** DIRECTIONS FOR THIS TASK **
Give the number of lines holding the string "that" and nothing more.

***** SOURCE DATA *****

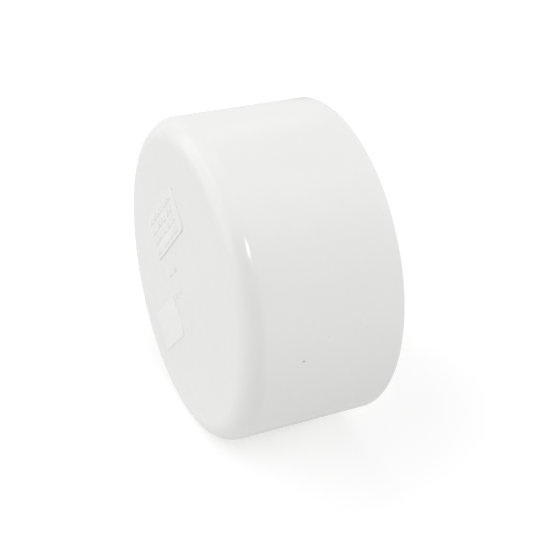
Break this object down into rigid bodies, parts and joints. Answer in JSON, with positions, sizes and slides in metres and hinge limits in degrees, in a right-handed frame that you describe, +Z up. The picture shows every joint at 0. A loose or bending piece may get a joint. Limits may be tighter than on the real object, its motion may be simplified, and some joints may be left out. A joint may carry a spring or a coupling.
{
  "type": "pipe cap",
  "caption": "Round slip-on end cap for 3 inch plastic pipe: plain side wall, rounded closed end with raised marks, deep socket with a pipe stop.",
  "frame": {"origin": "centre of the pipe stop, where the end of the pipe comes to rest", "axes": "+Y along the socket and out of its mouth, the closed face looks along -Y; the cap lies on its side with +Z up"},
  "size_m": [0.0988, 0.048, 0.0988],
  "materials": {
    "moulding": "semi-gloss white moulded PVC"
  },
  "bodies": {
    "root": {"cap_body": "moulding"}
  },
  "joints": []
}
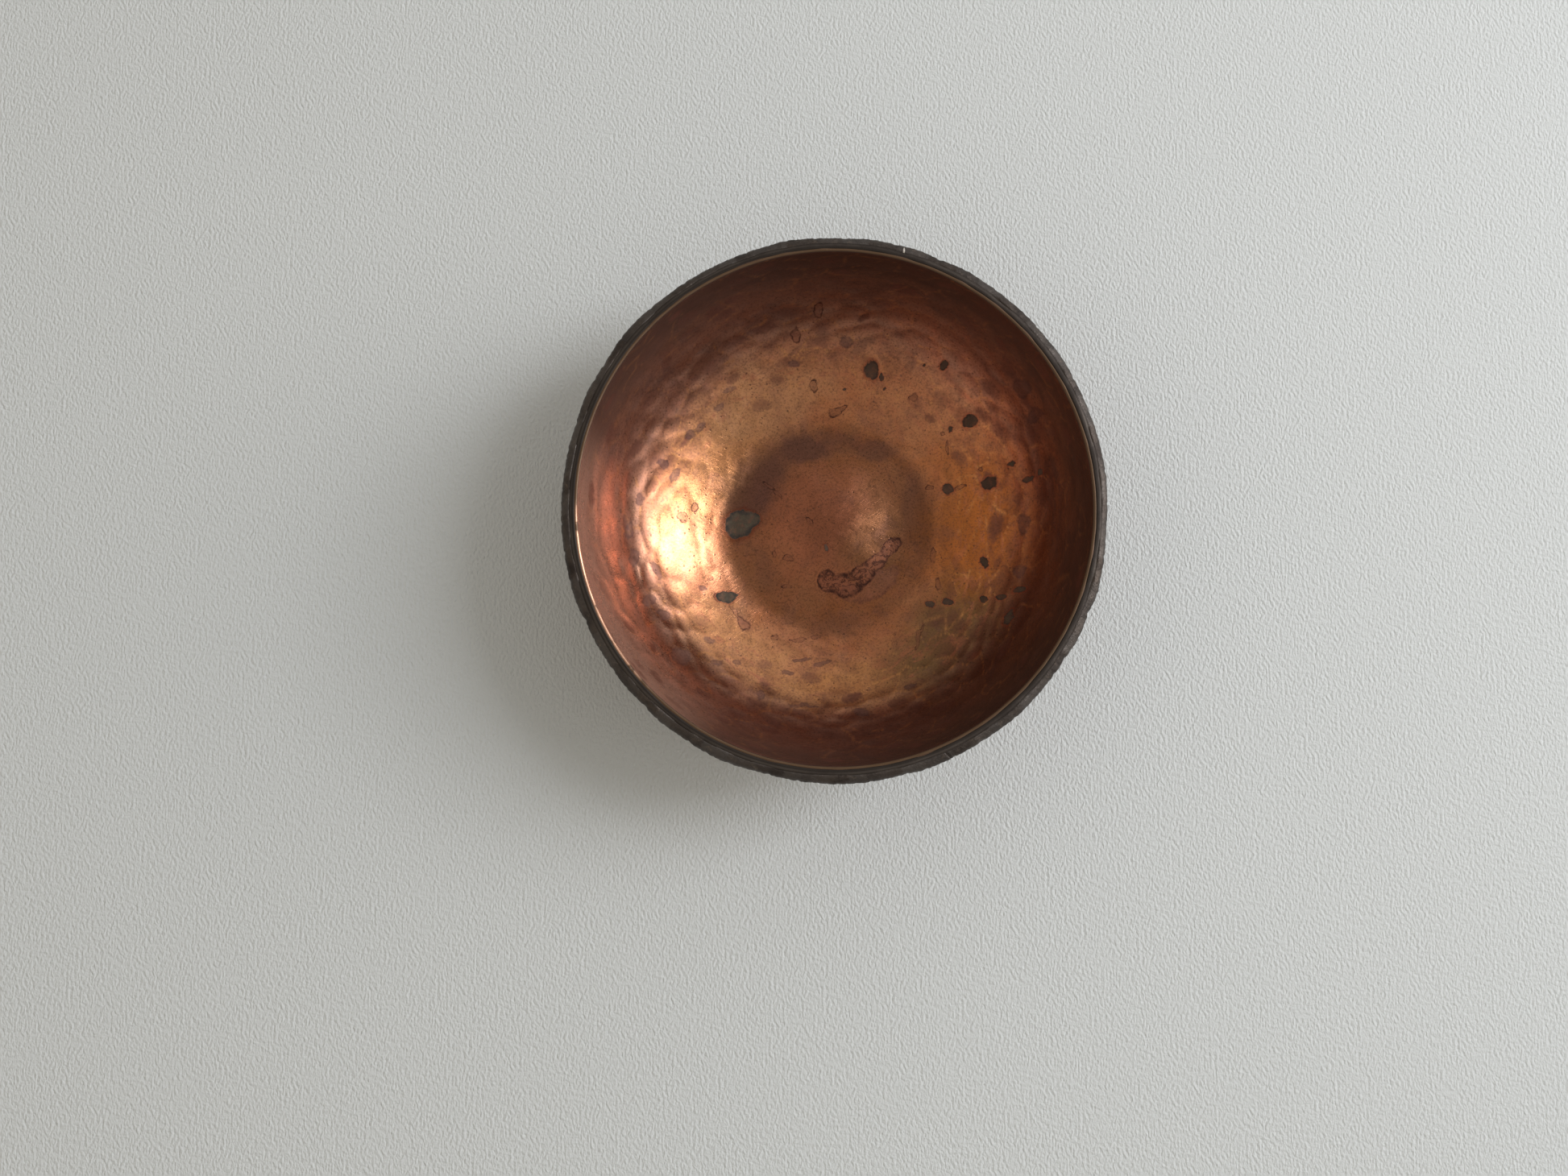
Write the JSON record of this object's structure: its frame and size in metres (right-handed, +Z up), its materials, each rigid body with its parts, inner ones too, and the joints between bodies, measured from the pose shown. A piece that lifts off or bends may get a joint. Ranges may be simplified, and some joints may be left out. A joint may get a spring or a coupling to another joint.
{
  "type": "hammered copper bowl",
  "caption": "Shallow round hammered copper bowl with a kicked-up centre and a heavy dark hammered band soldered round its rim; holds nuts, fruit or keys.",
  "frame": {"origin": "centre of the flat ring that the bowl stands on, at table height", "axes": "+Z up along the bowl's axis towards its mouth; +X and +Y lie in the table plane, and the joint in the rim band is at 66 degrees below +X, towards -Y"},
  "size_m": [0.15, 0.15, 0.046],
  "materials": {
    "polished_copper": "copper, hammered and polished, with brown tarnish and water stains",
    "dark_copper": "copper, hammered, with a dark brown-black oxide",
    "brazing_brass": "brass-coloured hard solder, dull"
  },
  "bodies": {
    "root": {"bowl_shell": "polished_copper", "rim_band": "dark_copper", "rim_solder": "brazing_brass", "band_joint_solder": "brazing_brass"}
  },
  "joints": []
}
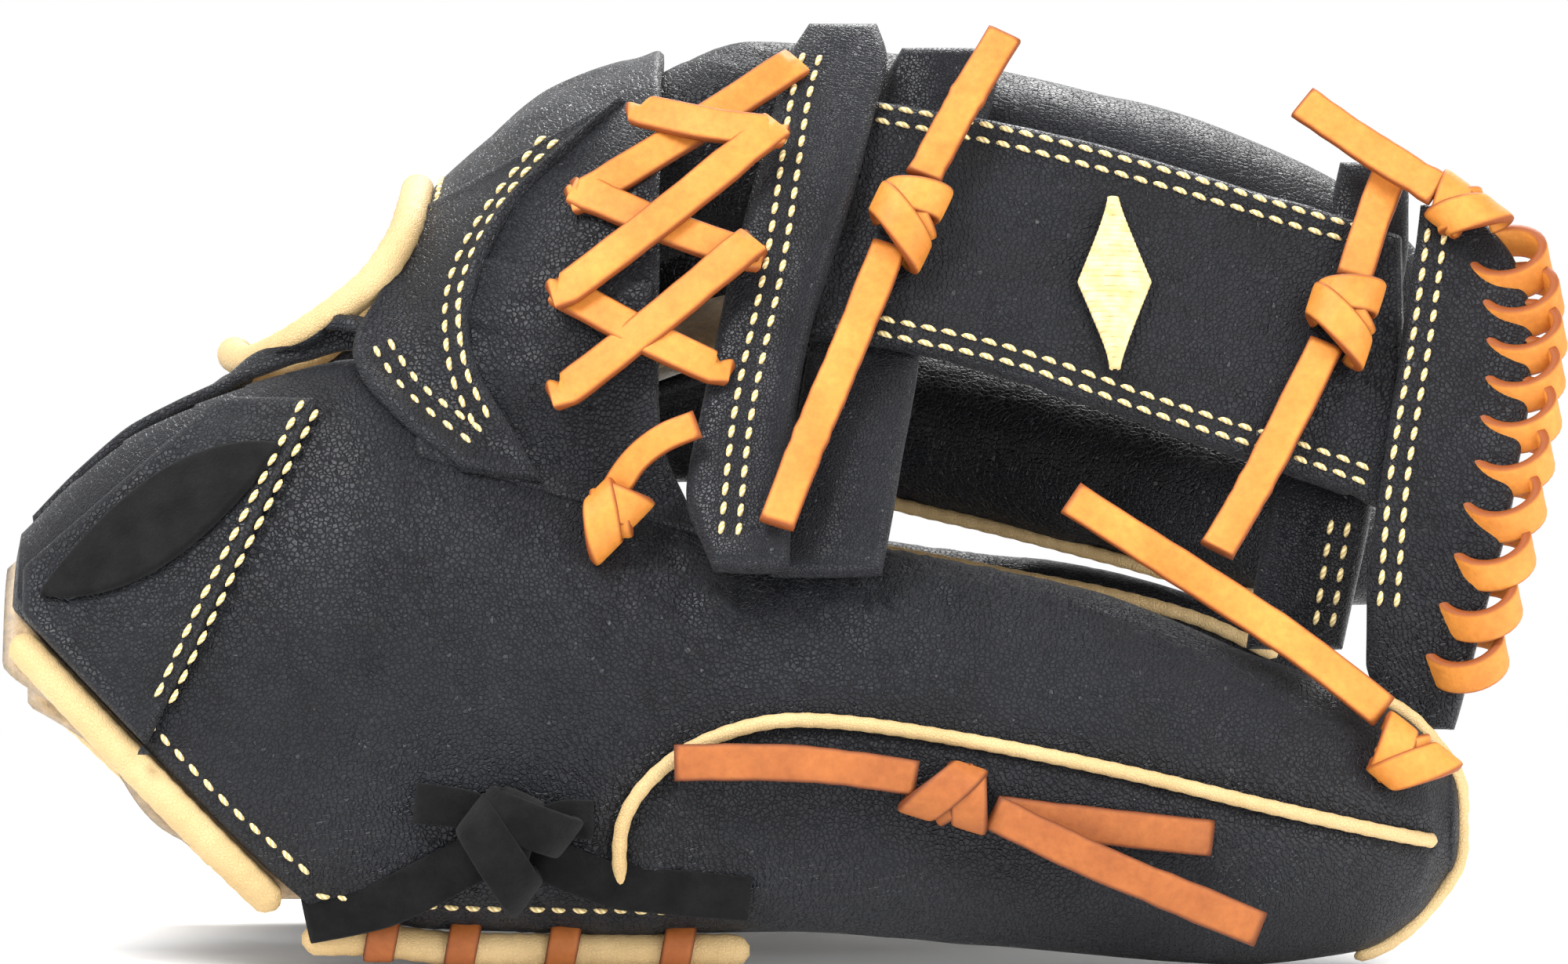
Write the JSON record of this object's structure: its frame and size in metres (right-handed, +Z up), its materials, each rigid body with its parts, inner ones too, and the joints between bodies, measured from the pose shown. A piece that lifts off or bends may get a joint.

*****

** RESULT **
4